In looking back over the Advent and Christmas season, I am filled with something I can only call wonder. Not wonder as I wonder but wonder as in awe.  There are no boundaries to wonder, we can just let ourselves go and trust that it ok to just open our eyes and hearts and take it all in. The decorations, the music, the gatherings, the giving and receiving and the amazement we have at what happened 2000 years ago when the word was made flesh and God become incarnate in our world. Wonder creates room for gladness, appreciation, gratitude and a renewed faith in ourselves, the world, our place in the world and the Trinitarian God is in and through it all.

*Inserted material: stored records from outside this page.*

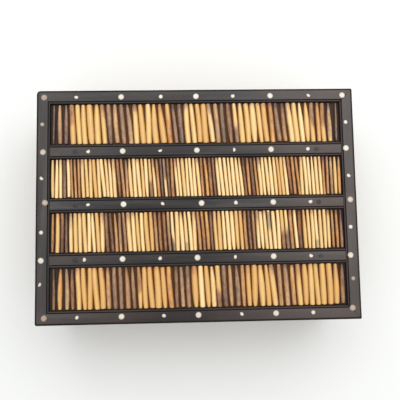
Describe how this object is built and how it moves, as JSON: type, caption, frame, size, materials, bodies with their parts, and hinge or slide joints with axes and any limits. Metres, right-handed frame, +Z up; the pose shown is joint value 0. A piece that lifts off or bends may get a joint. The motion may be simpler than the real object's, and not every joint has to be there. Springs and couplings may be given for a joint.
{
  "type": "quill box",
  "caption": "Rectangular hinged box faced with porcupine quills between bone-dotted ebony rails, with a brass lock under its lid.",
  "frame": {"origin": "middle of the underside, on the surface that the box stands on", "axes": "+X to the right along the long side, +Y from the front to the hinges, +Z up"},
  "size_m": [0.257, 0.187, 0.084],
  "materials": {
    "ebony": "satin, hand rubbed",
    "ebony_plug": "satin",
    "bone": "polished, yellowed",
    "quill": "natural gloss, light and dark quills",
    "carcass_wood": "waxed",
    "brass": "aged",
    "pin_steel": "dull"
  },
  "bodies": {
    "box": {"base_board": "carcass_wood", "wall_front": "carcass_wood", "wall_right": "carcass_wood", "wall_back": "carcass_wood", "wall_left": "carcass_wood", "plinth_front": "ebony", "plinth_right": "ebony", "plinth_back": "ebony", "plinth_left": "ebony", "upper_rail_front": "ebony", "upper_rail_right": "ebony", "upper_rail_back": "ebony", "upper_rail_left": "ebony", "corner_post_front_left": "ebony", "corner_post_front_right": "ebony", "corner_post_back_right": "ebony", "corner_post_back_left": "ebony", "stile_front": "ebony", "stile_back": "ebony", "quills_front": "quill", "quills_right": "quill", "quills_back": "quill", "quills_left": "quill", "box_dots_large": "bone", "box_dots_small": "bone", "box_leaf_left": "brass", "box_leaf_right": "brass", "hinge_pin_left": "pin_steel", "hinge_pin_right": "pin_steel", "box_hinge_screws": "brass", "lock_case": "brass", "lock_plate": "brass", "lock_screws": "brass", "escutcheon": "bone"},
    "lid": {"lid_board": "carcass_wood", "lid_rail_front": "ebony", "lid_rail_right": "ebony", "lid_rail_back": "ebony", "lid_rail_left": "ebony", "lid_bar_back": "ebony", "lid_bar_middle": "ebony", "lid_bar_front": "ebony", "lid_quills_row_1": "quill", "lid_quills_row_2": "quill", "lid_quills_row_3": "quill", "lid_quills_row_4": "quill", "lid_dots_large": "bone", "lid_dots_small": "bone", "lid_plugs": "ebony_plug", "lid_leaf_left": "brass", "lid_leaf_right": "brass", "lid_hinge_screws": "brass", "link_plate": "brass", "link_screws": "brass"},
    "lock_bolt": {"lock_bolt": "brass"}
  },
  "joints": [
    {"name": "lid_hinge", "type": "hinge", "parent": "box", "child": "lid", "pos_m": [0, 0.0903, 0.07305], "axis": [-1, 0, 0], "range_deg": [0, 100]},
    {"name": "bolt_slide", "type": "slide", "parent": "box", "child": "lock_bolt", "axis": [1, 0, 0], "range_m": [0, 0.004]}
  ]
}
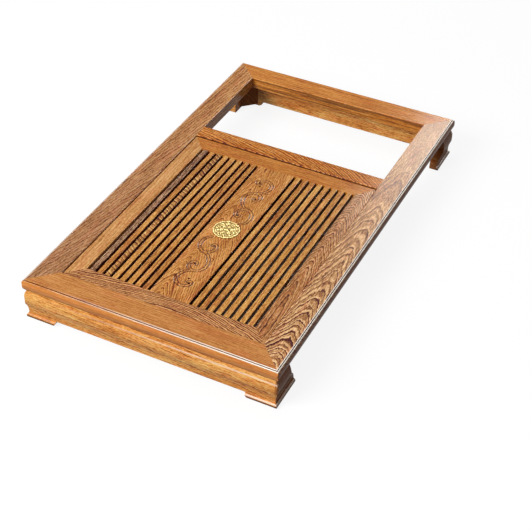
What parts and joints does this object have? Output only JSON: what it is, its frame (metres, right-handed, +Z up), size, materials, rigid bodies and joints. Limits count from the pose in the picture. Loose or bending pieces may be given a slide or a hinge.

Wonder is one of the greatest gifts of God given us because of his love for us. He did not have to create beauty when function is all matters for the world to go around and around. He did not have to give us the ability to appreciate beauty but he did. In coming weeks we will come back to wonder from time to time  as way of reminding us to just be sometimes because when we do that, we will always be in his presence.

Today, look up at the sky. Take note of the clouds and watch them for a moment so you might hear the song they are singing to you. Wonder and beauty. We can trust in God for those these things.

Next week we will move to the next step of wonder when we look at the 4 elements of creation in Celtic Spirituality.

Now I am going to give you all some homework. Take the sheet of paper I am passing out and write this down:

I experienced the wonder of God last week when I (fill in the blank)

Oh, and I also want you to work Love into your observation.